Effects of PHB and PLA coatings on the corrosion behavior of ultrathin Mg sheets in artificial blood plasma containing BSA

Abstract Biodegradable polymer coatings are commonly used as protective barriers on magnesium (Mg) and its alloys. The properties of polymers, such as crystallinity and degradation properties, have a crucial impact on their corrosion resistance. In this work, polyhydroxybutyrate (PHB) coatings are deposited on Mg sheets with a thickness similar to that of cardiovascular stents to assess the degradation behavior, and poly‐lactic acid (PLA)‐coated Mg is also investigated to compare the structure–property‐performance relationship.
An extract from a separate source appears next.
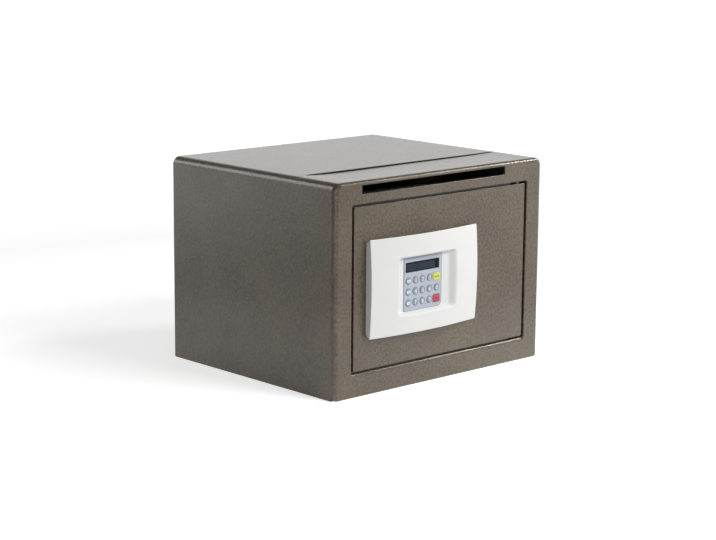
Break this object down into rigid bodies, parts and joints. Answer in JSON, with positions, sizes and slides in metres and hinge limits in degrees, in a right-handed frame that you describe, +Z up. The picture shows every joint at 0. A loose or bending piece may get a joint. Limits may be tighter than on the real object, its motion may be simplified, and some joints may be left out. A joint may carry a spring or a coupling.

The hydrogen evolution volume (HEV) of the PHB‐coated sample decreases by 30% after immersion in artificial blood plasma (AP) for 7 days, whereas the PLA‐coated sample shows an increase of 154%. The PHB coating also shows excellent durability at a constant voltage, compared to severe rupture of the PLA coating. The degradation behavior of the coated‐Mg samples is evaluated in AP solution containing different concentrations of the bovine serum albumin (BSA). Corrosion is inhibited as the protein concentration increases. The degradation rates of the Mg, PLA‐coated Mg, and PHB‐coated Mg decrease by 65%, 88%, and 75% for 5 g L −1 BSA, respectively. Our results reveal that higher crystallinity and less acidic degradation products give rise to better durability, while the acid self‐catalytic effect leads to the failure of PLA. The protein‐polymer interactions are determined and the empirical relationship of HEV is established.